#### [Exercise directions]
Set down, exactly as written, only the lines starting with the one that holds "plate = make_plate(parts, cutters)" and ending with the one that holds "obj.matrix_world = Matrix.Identity(4)".

** start Recorded information **

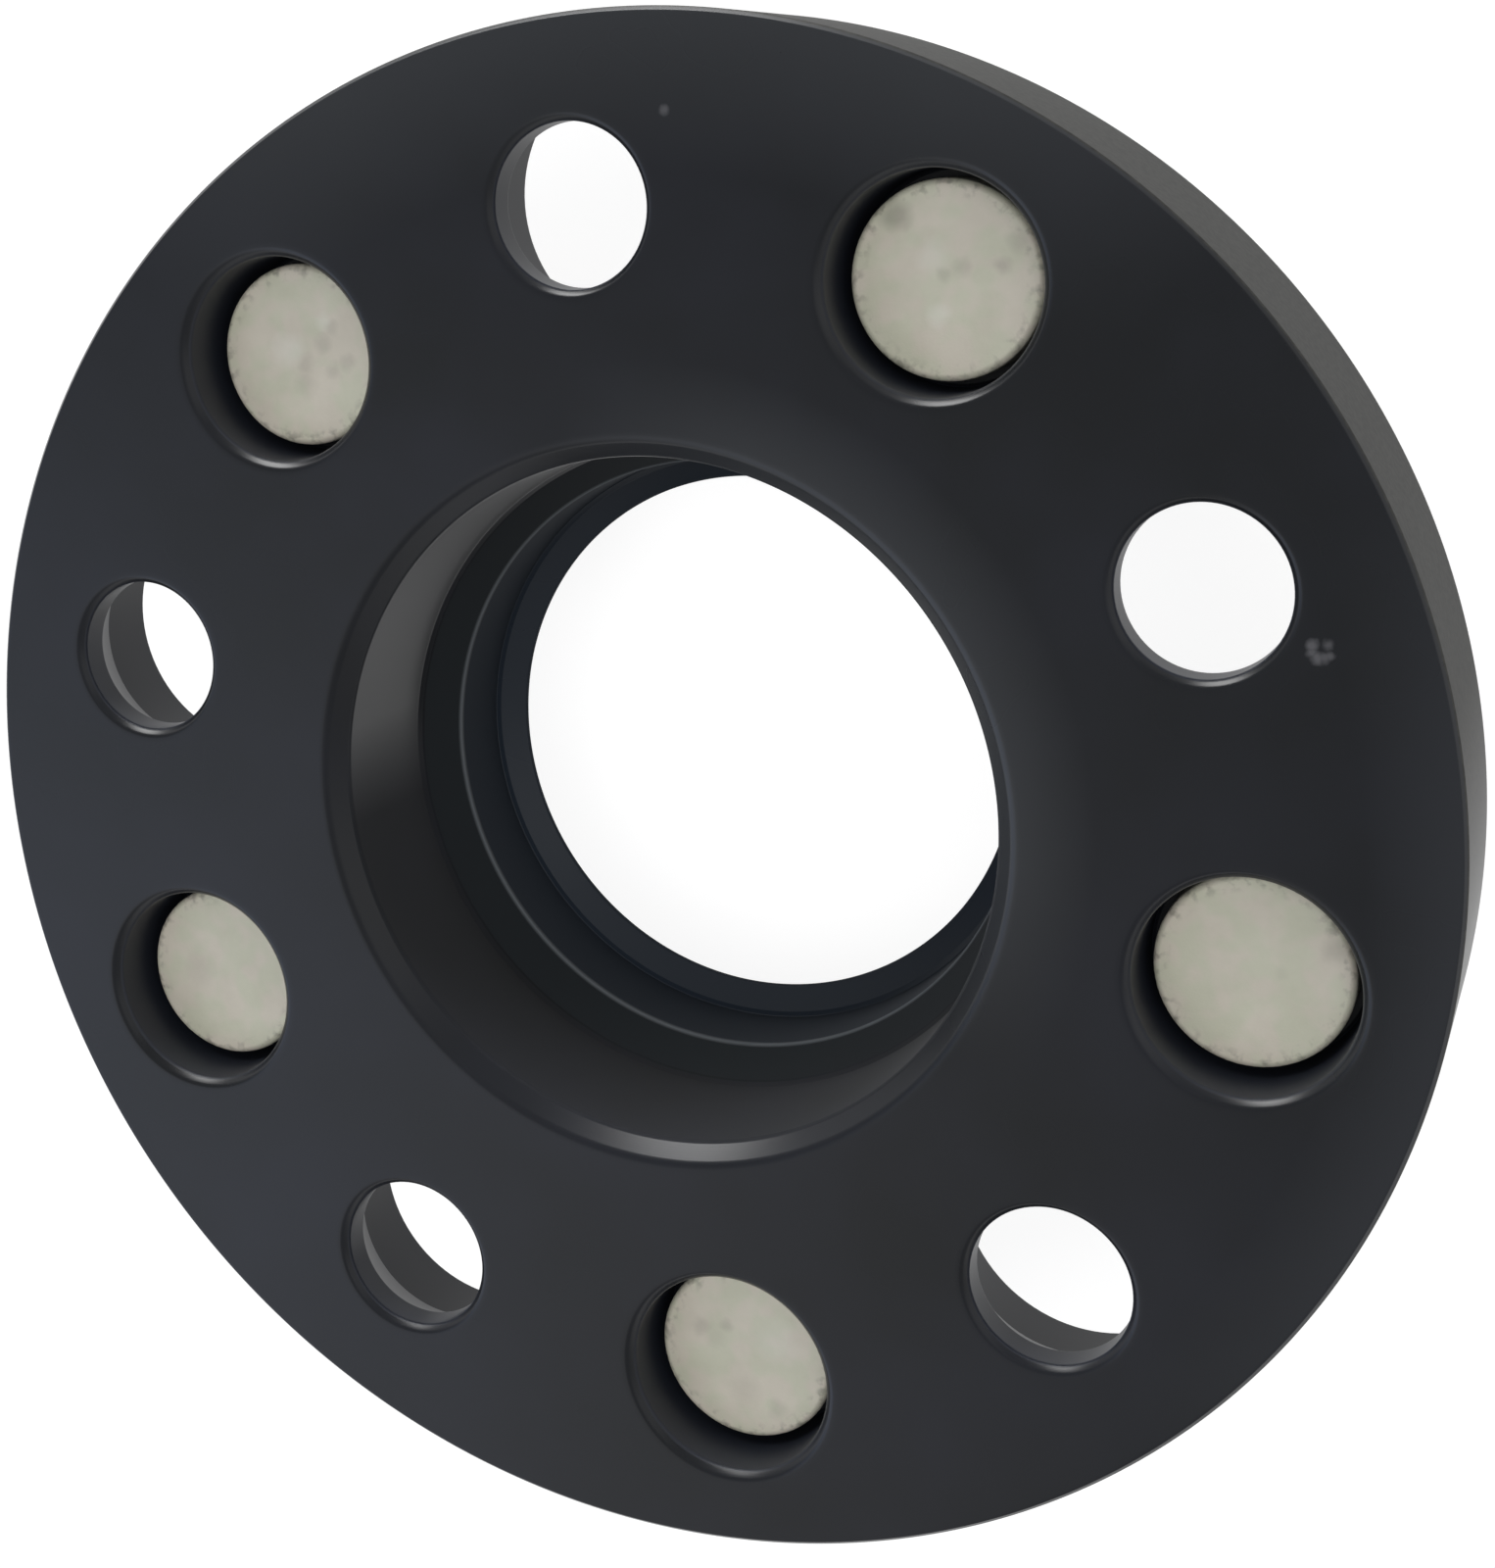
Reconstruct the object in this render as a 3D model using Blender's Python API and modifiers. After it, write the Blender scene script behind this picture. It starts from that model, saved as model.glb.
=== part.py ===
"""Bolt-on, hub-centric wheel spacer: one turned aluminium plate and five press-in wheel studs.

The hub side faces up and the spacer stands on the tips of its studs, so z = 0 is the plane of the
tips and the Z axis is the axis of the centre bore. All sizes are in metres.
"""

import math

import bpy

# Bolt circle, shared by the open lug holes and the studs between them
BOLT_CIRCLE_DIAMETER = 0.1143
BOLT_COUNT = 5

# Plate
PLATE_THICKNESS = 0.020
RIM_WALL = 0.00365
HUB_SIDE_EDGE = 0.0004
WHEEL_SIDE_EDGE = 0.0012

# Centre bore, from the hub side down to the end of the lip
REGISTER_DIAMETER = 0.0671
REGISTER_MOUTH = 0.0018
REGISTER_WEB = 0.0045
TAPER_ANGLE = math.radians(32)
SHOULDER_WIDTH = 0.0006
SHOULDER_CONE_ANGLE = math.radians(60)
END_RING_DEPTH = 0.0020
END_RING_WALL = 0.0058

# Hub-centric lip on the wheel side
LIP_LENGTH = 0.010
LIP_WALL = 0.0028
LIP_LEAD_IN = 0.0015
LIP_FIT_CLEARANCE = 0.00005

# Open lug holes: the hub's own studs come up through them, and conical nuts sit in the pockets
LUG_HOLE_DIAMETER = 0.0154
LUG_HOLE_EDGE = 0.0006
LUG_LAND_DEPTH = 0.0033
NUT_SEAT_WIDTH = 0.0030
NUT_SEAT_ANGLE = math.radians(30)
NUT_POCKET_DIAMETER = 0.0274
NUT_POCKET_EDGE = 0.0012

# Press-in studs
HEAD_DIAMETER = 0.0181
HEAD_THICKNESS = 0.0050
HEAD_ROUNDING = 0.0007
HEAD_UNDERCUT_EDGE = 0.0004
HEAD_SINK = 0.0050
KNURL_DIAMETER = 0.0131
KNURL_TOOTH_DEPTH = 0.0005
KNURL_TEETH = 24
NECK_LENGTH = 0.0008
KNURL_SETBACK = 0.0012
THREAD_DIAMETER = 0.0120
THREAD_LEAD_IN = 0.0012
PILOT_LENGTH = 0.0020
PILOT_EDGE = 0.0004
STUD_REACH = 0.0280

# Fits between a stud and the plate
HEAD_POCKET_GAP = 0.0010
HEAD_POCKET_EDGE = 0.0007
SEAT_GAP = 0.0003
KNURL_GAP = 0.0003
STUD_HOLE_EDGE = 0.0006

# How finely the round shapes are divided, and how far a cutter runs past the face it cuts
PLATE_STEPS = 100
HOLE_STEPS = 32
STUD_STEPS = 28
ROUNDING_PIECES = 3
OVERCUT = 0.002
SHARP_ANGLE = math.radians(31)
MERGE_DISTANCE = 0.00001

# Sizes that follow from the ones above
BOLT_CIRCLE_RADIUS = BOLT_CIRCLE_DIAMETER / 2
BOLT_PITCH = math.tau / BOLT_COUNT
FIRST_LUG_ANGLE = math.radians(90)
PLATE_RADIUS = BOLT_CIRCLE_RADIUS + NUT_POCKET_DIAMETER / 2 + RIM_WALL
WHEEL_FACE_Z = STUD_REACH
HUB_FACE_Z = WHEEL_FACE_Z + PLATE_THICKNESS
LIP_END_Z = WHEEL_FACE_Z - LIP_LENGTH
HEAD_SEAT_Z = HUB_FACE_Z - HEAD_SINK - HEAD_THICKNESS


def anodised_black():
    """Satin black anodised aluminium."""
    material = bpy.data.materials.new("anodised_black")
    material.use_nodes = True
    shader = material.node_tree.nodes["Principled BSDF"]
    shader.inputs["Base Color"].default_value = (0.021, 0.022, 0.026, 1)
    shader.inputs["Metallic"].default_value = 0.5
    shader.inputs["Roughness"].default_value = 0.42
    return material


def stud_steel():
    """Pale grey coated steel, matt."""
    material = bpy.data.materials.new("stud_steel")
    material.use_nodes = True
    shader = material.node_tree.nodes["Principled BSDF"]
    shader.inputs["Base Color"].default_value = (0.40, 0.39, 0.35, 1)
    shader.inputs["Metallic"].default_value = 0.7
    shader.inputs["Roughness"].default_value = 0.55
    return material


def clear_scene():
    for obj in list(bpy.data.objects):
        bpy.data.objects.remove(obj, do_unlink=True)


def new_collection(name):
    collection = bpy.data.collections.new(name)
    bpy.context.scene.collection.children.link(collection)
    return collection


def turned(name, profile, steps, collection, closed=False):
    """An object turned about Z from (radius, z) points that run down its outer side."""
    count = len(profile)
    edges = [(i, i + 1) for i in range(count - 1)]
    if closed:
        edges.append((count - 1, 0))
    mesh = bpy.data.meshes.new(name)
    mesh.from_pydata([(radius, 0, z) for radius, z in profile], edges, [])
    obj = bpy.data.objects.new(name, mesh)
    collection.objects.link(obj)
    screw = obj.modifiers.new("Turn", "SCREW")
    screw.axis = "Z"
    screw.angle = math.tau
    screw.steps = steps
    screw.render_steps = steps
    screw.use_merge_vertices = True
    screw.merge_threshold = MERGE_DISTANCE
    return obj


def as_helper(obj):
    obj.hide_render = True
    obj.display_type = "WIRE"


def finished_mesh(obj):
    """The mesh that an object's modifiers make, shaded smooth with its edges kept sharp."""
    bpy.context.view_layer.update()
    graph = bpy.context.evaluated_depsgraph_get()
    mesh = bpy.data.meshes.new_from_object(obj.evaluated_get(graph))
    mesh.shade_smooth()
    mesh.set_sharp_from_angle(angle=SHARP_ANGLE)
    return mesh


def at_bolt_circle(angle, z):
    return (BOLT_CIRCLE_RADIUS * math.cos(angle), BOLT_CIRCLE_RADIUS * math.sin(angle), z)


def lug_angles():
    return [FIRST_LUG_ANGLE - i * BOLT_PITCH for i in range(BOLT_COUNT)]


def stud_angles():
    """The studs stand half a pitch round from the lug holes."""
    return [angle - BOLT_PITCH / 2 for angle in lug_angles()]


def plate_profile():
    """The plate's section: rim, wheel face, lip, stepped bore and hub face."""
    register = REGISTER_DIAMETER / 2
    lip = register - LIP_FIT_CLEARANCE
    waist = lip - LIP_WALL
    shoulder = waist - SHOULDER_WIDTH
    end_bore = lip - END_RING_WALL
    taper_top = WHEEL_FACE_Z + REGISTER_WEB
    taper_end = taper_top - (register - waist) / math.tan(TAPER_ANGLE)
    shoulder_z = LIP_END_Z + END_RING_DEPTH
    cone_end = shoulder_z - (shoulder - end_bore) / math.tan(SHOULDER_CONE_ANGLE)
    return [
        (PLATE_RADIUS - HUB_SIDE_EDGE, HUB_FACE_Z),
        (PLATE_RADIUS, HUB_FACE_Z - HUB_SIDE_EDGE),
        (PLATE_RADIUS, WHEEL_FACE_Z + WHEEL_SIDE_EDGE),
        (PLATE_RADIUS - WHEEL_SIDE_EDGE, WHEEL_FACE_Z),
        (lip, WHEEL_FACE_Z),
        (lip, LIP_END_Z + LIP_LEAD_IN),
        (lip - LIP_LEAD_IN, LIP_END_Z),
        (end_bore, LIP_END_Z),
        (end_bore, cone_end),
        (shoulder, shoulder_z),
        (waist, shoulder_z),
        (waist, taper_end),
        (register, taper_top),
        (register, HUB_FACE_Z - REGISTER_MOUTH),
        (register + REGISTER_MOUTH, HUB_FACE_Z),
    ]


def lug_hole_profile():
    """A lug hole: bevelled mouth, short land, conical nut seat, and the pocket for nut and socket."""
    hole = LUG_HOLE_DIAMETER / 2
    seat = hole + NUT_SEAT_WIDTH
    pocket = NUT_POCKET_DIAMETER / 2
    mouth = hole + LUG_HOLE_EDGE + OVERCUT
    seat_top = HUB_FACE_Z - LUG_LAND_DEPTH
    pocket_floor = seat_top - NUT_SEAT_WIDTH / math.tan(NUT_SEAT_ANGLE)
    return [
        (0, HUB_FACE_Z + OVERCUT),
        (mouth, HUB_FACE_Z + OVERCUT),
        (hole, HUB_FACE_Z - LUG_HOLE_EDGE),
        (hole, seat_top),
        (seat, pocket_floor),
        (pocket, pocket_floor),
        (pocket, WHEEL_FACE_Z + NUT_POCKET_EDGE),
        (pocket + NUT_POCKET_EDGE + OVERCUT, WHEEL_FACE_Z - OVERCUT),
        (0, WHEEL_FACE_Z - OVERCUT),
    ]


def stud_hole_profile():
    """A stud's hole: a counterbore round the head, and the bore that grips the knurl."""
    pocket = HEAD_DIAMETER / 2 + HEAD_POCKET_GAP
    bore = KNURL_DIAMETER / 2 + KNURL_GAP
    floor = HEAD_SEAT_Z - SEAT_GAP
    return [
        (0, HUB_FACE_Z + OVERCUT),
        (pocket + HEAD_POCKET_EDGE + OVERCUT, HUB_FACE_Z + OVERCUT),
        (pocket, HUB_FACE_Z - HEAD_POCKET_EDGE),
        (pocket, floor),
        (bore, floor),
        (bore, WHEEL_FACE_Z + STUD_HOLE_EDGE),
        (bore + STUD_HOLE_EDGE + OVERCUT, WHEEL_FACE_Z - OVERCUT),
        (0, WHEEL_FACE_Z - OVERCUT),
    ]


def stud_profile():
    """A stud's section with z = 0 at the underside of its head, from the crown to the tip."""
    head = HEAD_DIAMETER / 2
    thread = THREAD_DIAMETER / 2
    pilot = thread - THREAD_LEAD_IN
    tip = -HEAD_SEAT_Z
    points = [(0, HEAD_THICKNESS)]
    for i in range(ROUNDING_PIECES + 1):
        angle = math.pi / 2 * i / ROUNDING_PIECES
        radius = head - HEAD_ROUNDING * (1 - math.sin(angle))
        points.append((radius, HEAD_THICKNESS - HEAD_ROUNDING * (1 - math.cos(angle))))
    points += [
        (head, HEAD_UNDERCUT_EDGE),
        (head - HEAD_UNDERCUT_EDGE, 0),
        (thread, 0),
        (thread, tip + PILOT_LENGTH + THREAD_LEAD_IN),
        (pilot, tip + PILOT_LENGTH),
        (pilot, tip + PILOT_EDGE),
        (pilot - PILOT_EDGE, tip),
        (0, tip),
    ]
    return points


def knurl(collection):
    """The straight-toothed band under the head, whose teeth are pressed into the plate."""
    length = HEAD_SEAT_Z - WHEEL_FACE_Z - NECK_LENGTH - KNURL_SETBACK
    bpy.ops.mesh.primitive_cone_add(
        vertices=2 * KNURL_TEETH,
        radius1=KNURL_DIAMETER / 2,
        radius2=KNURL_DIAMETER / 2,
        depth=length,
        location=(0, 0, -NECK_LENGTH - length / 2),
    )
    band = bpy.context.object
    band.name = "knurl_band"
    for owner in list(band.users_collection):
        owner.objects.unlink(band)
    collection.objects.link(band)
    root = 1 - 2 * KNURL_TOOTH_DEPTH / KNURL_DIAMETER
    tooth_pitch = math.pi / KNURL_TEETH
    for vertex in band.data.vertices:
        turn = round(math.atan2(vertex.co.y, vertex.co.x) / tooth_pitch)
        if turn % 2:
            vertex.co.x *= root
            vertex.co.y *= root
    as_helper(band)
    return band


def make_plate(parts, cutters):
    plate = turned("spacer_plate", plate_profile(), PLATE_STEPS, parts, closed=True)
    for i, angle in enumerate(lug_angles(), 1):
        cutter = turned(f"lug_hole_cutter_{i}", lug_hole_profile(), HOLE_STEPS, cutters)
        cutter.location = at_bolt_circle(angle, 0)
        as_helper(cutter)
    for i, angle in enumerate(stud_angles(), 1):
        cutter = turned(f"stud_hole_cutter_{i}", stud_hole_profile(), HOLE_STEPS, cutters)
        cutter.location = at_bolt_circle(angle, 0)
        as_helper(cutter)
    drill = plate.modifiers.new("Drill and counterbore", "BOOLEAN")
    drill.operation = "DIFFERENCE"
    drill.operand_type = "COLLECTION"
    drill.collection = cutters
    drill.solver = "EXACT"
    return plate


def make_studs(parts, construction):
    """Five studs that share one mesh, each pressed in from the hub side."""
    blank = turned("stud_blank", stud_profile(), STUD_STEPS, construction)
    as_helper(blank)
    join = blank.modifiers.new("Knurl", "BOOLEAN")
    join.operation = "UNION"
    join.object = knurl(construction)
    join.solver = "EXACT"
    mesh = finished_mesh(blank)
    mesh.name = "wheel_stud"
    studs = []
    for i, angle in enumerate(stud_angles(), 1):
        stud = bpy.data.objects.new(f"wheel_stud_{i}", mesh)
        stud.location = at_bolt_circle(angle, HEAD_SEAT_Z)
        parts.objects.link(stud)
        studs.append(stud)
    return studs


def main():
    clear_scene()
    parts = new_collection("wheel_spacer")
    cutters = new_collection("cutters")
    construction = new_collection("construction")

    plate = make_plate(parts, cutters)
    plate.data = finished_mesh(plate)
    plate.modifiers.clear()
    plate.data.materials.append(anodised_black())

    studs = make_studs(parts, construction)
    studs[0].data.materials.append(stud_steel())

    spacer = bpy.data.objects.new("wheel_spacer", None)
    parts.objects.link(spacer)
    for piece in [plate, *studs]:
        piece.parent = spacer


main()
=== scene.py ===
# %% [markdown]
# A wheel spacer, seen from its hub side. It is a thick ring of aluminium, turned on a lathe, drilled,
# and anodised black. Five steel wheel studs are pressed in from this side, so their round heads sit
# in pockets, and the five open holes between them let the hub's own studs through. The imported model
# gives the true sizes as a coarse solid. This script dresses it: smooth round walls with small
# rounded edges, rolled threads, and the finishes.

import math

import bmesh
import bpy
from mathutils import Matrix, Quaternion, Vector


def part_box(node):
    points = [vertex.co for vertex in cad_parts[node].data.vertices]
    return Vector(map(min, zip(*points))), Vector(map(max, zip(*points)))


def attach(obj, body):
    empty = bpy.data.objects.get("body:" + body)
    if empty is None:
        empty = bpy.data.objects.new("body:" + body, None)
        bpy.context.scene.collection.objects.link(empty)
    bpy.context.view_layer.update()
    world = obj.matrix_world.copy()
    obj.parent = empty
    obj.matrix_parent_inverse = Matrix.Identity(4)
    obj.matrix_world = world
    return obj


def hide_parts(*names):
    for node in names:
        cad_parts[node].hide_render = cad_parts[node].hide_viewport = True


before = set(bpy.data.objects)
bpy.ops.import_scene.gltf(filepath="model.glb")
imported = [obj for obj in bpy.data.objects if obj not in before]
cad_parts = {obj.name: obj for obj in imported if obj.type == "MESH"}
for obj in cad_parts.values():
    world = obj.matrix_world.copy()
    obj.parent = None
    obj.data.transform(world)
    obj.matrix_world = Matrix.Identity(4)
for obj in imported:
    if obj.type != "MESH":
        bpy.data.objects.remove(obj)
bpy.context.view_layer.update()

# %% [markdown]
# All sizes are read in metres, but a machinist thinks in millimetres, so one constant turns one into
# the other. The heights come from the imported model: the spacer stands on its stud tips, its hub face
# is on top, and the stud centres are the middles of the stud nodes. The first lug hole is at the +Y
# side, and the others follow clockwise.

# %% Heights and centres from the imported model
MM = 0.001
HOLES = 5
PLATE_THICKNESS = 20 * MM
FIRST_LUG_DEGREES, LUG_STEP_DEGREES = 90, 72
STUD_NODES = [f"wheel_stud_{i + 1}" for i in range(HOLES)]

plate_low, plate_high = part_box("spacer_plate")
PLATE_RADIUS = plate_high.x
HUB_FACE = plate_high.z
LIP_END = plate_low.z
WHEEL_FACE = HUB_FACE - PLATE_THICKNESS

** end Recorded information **

#### [The output]
    plate = make_plate(parts, cutters)
    plate.data = finished_mesh(plate)
    plate.modifiers.clear()
    plate.data.materials.append(anodised_black())

    studs = make_studs(parts, construction)
    studs[0].data.materials.append(stud_steel())

    spacer = bpy.data.objects.new("wheel_spacer", None)
    parts.objects.link(spacer)
    for piece in [plate, *studs]:
        piece.parent = spacer


main()
=== scene.py ===
# %% [markdown]
# A wheel spacer, seen from its hub side. It is a thick ring of aluminium, turned on a lathe, drilled,
# and anodised black. Five steel wheel studs are pressed in from this side, so their round heads sit
# in pockets, and the five open holes between them let the hub's own studs through. The imported model
# gives the true sizes as a coarse solid. This script dresses it: smooth round walls with small
# rounded edges, rolled threads, and the finishes.

import math

import bmesh
import bpy
from mathutils import Matrix, Quaternion, Vector


def part_box(node):
    points = [vertex.co for vertex in cad_parts[node].data.vertices]
    return Vector(map(min, zip(*points))), Vector(map(max, zip(*points)))


def attach(obj, body):
    empty = bpy.data.objects.get("body:" + body)
    if empty is None:
        empty = bpy.data.objects.new("body:" + body, None)
        bpy.context.scene.collection.objects.link(empty)
    bpy.context.view_layer.update()
    world = obj.matrix_world.copy()
    obj.parent = empty
    obj.matrix_parent_inverse = Matrix.Identity(4)
    obj.matrix_world = world
    return obj


def hide_parts(*names):
    for node in names:
        cad_parts[node].hide_render = cad_parts[node].hide_viewport = True


before = set(bpy.data.objects)
bpy.ops.import_scene.gltf(filepath="model.glb")
imported = [obj for obj in bpy.data.objects if obj not in before]
cad_parts = {obj.name: obj for obj in imported if obj.type == "MESH"}
for obj in cad_parts.values():
    world = obj.matrix_world.copy()
    obj.parent = None
    obj.data.transform(world)
    obj.matrix_world = Matrix.Identity(4)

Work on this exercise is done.